═══ RECORDS SUPPLIED
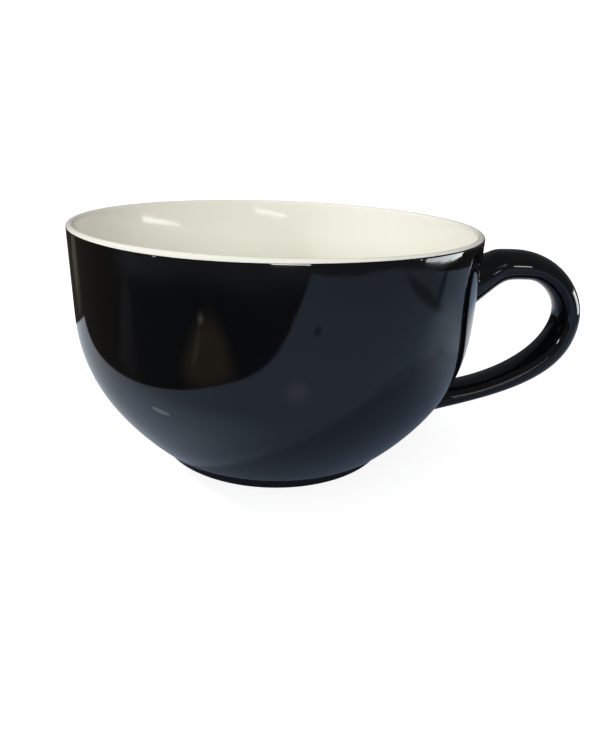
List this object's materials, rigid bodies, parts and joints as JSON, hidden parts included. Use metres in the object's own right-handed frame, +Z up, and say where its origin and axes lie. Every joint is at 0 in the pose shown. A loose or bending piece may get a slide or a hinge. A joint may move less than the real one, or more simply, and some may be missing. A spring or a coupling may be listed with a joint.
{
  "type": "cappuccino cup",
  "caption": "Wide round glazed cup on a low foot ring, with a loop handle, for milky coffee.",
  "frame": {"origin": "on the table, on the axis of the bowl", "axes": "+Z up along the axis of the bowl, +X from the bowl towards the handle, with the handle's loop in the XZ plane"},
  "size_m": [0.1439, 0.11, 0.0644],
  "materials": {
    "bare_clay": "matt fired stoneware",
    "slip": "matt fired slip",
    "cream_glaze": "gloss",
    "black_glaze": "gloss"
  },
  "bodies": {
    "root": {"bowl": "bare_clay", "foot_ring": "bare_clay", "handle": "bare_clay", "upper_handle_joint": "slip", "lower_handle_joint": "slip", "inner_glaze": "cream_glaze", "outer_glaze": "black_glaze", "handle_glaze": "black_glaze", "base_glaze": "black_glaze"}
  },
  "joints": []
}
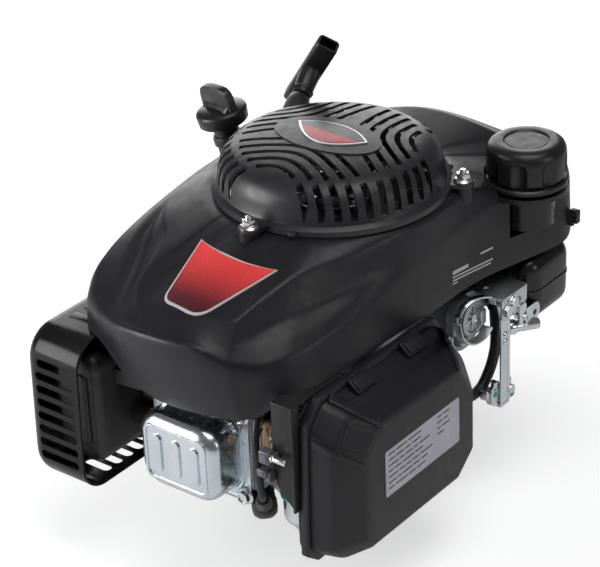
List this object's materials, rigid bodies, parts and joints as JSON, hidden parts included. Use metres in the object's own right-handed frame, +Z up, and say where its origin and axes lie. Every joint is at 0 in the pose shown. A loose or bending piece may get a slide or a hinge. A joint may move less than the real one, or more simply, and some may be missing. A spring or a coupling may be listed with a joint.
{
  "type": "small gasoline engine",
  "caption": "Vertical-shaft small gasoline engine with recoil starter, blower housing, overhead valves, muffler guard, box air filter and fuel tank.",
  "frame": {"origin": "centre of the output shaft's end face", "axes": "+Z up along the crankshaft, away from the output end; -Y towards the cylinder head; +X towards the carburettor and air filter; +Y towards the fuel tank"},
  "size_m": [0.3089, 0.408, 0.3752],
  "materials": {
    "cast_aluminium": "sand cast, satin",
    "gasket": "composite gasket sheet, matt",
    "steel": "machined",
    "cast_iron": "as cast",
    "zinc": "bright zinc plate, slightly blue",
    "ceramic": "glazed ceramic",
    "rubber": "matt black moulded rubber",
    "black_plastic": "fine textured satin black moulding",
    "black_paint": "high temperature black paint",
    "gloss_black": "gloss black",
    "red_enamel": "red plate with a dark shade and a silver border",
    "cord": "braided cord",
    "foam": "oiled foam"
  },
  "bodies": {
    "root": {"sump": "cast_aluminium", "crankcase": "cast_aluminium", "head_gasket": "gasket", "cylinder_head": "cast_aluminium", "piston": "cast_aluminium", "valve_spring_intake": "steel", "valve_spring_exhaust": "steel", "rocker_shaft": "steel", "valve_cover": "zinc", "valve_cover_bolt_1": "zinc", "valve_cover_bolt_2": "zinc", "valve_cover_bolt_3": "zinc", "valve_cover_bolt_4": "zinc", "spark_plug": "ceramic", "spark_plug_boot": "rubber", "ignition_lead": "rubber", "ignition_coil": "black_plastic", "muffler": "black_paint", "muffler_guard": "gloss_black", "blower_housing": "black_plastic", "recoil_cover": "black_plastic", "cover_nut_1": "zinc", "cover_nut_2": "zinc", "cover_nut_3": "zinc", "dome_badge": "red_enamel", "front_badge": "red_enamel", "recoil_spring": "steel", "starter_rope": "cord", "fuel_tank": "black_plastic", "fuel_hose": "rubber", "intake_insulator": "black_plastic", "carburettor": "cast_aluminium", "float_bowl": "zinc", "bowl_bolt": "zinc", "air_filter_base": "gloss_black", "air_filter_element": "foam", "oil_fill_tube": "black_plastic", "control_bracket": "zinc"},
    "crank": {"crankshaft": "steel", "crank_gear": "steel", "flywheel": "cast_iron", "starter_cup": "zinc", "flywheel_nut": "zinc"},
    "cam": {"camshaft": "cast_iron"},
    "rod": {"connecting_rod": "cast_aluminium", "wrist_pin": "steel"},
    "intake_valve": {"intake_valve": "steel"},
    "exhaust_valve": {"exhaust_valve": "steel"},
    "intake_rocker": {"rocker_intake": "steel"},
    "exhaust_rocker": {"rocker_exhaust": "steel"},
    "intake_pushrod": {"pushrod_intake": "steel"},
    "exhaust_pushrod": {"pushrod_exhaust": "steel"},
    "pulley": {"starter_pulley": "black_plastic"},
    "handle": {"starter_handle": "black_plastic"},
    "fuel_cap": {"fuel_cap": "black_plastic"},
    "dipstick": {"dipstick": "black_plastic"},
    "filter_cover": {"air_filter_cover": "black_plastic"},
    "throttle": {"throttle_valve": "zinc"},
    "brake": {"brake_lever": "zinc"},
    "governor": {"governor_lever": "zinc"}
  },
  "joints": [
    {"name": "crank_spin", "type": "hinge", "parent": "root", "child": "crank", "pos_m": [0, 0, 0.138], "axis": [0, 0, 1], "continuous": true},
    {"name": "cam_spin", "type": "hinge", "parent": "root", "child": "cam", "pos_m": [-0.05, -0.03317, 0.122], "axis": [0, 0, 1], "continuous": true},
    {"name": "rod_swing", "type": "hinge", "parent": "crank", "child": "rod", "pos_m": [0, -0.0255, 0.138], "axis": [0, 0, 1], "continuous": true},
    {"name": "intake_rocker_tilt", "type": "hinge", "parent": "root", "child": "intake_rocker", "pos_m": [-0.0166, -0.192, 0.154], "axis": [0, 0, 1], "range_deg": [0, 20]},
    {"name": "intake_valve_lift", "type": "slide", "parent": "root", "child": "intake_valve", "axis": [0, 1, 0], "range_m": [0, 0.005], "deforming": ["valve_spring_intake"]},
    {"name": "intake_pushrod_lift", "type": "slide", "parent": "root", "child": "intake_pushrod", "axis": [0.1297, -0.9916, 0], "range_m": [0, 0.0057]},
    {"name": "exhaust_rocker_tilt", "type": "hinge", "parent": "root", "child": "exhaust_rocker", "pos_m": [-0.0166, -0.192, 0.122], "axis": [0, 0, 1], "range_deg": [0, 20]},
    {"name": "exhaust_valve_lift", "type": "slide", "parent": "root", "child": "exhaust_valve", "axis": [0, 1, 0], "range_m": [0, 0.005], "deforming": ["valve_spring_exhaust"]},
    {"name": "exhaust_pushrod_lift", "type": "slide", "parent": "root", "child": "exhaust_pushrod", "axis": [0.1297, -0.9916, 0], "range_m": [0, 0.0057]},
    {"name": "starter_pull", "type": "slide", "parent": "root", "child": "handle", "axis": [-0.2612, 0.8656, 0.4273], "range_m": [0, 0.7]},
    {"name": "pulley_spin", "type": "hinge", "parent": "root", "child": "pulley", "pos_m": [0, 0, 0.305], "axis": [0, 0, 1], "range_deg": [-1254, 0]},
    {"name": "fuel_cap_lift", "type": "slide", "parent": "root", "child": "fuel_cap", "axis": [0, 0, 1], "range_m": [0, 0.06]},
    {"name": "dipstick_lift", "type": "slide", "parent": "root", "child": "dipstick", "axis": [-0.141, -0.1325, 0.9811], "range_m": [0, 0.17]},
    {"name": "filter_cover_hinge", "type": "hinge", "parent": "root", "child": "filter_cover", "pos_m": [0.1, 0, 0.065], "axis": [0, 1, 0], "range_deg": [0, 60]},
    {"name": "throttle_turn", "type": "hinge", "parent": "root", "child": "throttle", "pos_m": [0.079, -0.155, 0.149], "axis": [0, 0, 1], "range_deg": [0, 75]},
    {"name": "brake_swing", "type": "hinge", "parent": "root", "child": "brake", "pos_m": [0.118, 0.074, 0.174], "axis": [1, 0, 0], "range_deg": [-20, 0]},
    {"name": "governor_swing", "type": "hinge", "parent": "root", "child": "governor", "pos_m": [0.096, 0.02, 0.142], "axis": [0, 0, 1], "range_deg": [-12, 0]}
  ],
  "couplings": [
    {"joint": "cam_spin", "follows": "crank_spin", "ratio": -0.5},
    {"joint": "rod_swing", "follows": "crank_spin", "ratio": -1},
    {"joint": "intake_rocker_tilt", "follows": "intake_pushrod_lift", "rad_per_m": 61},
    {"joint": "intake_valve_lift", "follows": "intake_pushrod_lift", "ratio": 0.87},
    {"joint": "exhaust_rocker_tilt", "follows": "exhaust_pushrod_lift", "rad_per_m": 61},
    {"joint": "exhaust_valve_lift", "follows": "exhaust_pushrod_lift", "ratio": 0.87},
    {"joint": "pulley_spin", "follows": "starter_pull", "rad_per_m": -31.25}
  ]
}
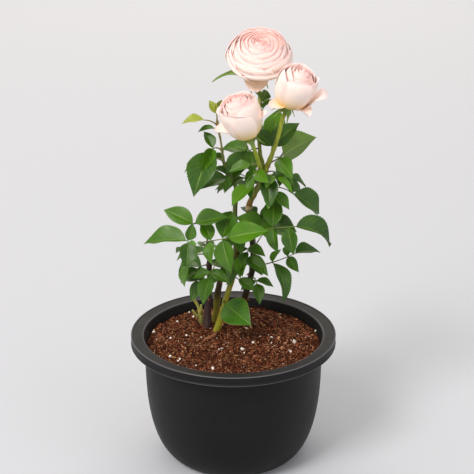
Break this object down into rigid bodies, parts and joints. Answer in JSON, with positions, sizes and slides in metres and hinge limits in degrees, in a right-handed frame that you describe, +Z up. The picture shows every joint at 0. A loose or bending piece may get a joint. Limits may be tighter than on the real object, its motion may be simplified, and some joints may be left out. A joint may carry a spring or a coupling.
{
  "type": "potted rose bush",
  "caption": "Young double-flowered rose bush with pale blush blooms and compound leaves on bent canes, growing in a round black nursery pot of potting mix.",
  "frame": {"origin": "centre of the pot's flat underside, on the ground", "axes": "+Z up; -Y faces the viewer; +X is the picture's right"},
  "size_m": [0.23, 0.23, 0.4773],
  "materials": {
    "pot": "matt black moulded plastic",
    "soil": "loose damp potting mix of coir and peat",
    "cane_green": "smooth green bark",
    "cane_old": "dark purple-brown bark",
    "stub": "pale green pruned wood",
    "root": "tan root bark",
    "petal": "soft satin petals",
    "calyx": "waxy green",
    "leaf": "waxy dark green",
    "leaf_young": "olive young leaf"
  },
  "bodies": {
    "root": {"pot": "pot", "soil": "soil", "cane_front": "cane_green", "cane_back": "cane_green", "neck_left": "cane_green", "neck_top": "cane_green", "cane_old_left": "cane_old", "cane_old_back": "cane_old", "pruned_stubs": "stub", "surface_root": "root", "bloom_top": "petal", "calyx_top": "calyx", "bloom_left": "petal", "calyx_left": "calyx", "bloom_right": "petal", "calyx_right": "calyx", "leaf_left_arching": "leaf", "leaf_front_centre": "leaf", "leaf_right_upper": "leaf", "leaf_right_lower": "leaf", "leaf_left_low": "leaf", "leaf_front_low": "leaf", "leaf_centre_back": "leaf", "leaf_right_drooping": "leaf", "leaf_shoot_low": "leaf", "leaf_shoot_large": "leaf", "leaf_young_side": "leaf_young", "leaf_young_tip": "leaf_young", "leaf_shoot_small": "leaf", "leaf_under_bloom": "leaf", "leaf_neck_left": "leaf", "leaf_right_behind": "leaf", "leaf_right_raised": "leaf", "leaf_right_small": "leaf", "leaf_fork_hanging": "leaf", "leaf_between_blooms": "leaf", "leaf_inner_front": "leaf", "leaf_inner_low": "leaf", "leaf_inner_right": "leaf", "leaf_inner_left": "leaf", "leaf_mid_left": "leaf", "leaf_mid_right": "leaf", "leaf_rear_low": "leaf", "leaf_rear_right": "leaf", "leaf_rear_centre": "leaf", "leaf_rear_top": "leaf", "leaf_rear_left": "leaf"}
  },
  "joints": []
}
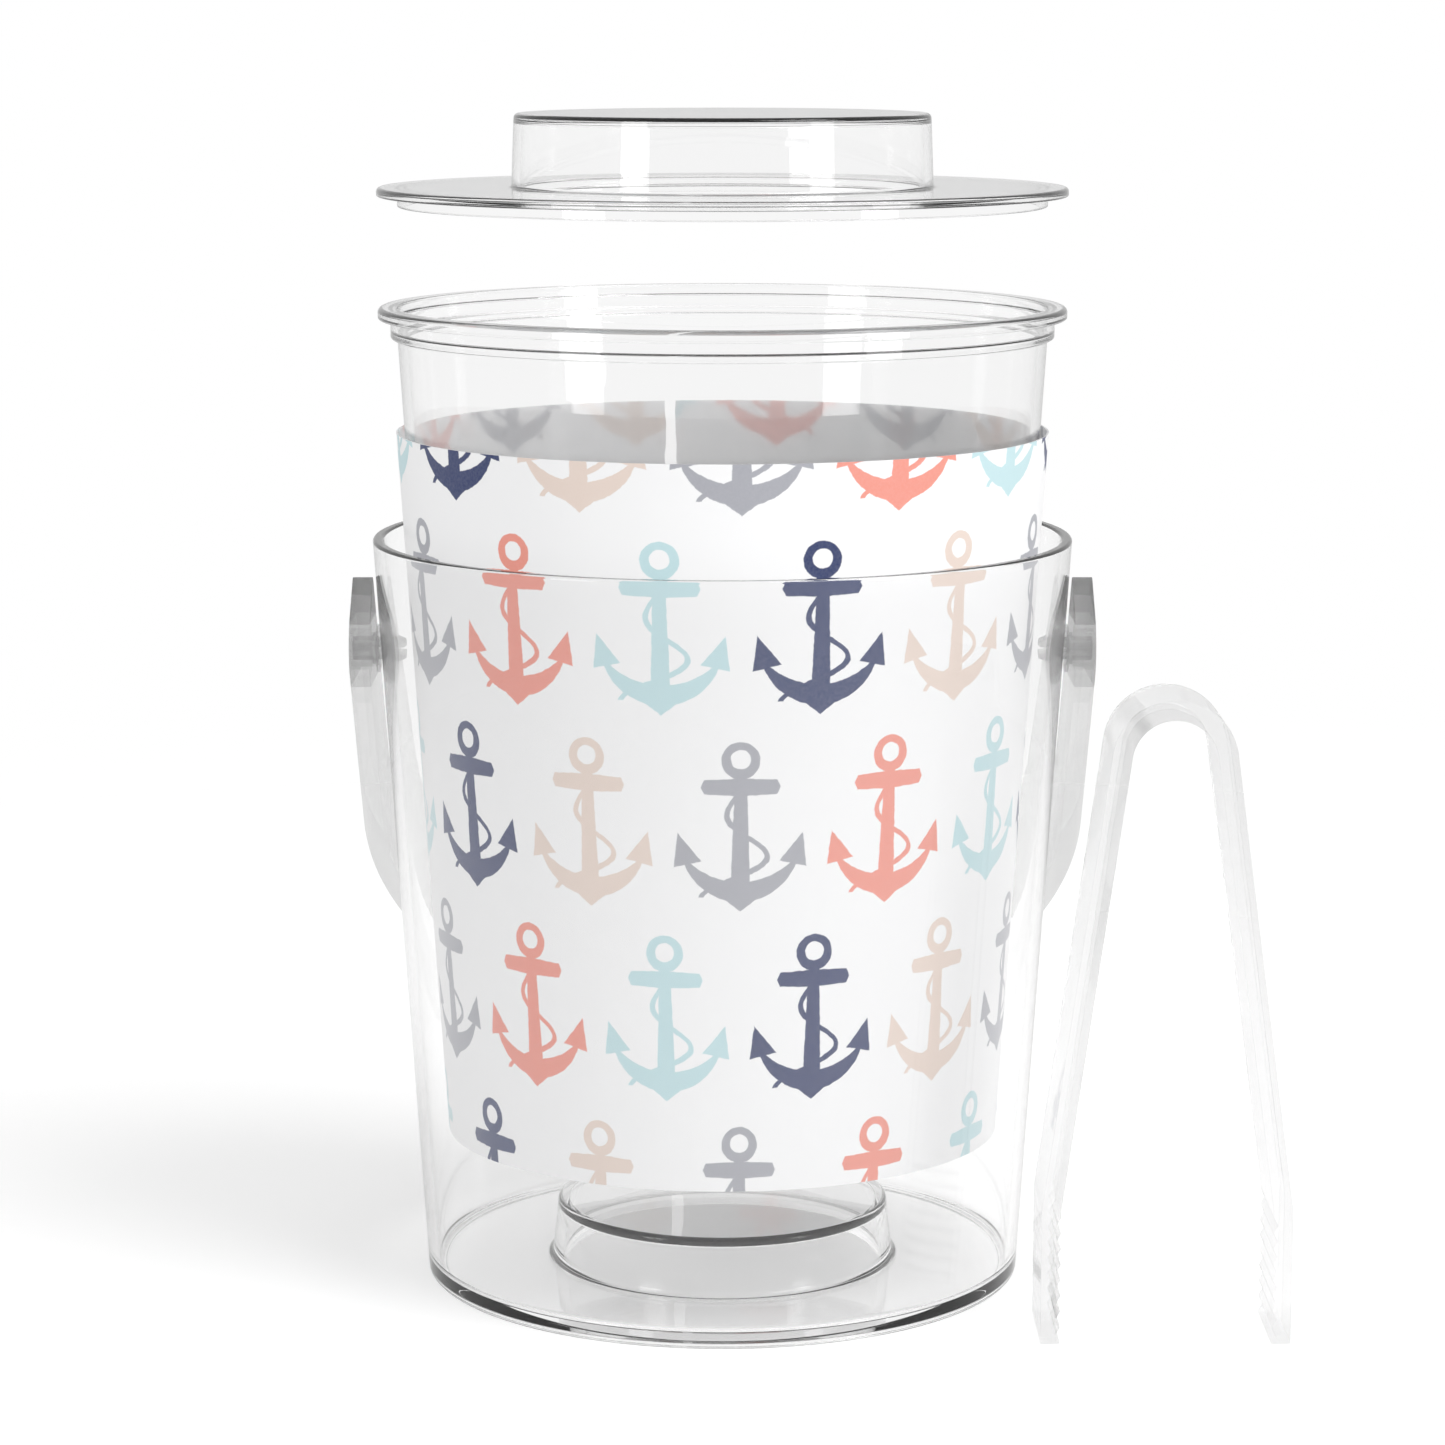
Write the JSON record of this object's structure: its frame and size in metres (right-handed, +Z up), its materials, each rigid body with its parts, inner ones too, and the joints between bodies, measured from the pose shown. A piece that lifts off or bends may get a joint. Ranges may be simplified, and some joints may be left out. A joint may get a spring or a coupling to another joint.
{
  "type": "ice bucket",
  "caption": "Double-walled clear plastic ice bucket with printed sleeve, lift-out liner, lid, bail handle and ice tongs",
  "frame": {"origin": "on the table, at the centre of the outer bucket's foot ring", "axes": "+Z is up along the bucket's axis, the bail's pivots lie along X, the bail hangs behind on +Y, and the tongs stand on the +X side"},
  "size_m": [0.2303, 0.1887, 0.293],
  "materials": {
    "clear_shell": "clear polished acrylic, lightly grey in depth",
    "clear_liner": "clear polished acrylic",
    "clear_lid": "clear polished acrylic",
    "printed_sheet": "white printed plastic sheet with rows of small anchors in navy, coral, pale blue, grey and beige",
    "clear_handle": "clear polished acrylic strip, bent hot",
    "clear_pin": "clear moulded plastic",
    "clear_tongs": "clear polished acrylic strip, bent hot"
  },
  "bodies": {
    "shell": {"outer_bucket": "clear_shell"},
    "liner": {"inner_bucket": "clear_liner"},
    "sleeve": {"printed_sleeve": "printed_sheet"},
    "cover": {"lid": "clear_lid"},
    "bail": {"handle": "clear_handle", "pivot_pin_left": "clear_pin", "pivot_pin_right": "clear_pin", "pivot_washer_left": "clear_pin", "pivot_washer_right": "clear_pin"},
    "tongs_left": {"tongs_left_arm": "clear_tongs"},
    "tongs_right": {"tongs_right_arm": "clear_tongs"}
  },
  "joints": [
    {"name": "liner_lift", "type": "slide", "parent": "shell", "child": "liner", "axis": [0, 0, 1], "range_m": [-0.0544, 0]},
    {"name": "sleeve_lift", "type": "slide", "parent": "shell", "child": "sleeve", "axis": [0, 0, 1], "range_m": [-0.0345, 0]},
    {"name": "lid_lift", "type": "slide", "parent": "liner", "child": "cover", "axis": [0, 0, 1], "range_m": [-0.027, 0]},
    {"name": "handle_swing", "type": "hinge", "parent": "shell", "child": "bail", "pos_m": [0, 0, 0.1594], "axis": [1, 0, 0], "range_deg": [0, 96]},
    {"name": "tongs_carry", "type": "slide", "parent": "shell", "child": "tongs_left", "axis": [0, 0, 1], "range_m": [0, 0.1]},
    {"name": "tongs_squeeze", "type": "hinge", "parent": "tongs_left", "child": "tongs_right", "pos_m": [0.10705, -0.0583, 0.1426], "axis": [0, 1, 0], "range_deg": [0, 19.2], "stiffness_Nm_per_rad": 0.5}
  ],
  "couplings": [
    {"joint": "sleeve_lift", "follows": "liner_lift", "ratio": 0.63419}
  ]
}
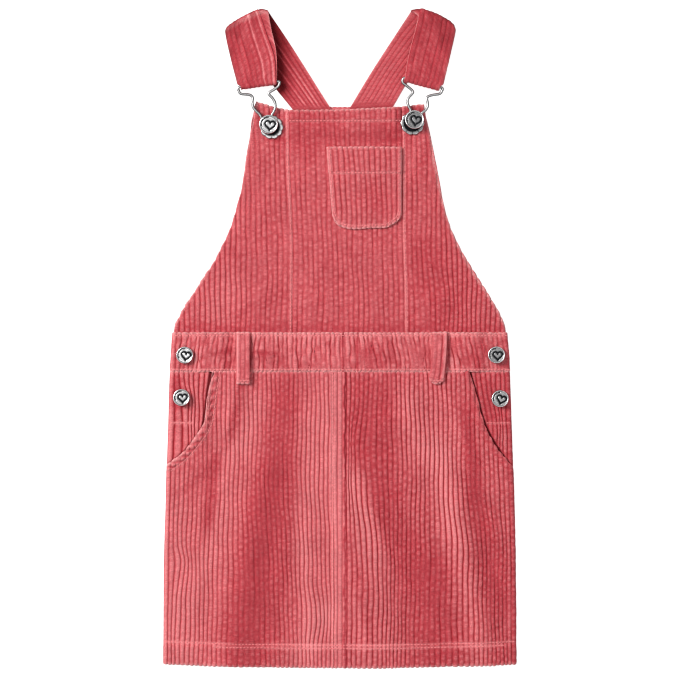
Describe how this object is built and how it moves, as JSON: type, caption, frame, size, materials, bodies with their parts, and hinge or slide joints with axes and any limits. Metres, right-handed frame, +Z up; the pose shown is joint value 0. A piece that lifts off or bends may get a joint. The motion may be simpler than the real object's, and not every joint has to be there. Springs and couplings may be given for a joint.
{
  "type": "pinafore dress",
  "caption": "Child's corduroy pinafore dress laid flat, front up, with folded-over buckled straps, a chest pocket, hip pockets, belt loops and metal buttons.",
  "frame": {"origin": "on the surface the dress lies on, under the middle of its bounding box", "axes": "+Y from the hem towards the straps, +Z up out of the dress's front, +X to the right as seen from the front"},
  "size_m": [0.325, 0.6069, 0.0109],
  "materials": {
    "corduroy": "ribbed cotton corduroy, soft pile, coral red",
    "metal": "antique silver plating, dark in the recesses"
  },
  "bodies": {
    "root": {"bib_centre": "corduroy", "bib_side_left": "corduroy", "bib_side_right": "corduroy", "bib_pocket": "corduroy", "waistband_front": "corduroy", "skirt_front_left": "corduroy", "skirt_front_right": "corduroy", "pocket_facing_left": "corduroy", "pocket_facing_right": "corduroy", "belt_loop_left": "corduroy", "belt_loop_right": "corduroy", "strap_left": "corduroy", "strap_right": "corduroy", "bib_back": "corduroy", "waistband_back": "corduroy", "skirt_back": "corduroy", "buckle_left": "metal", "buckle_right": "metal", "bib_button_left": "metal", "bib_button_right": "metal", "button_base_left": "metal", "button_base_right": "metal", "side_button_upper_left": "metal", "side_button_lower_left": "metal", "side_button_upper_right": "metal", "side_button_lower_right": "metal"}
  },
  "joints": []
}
══════
SHORT EXERCISE
Which lines hold the word "limits"? Copy each of them from the records.

SOLUTION TO THE EXERCISE
Break this object down into rigid bodies, parts and joints. Answer in JSON, with positions, sizes and slides in metres and hinge limits in degrees, in a right-handed frame that you describe, +Z up. The picture shows every joint at 0. A loose or bending piece may get a joint. Limits may be tighter than on the real object, its motion may be simplified, and some joints may be left out. A joint may carry a spring or a coupling.
Describe how this object is built and how it moves, as JSON: type, caption, frame, size, materials, bodies with their parts, and hinge or slide joints with axes and any limits. Metres, right-handed frame, +Z up; the pose shown is joint value 0. A piece that lifts off or bends may get a joint. The motion may be simpler than the real object's, and not every joint has to be there. Springs and couplings may be given for a joint.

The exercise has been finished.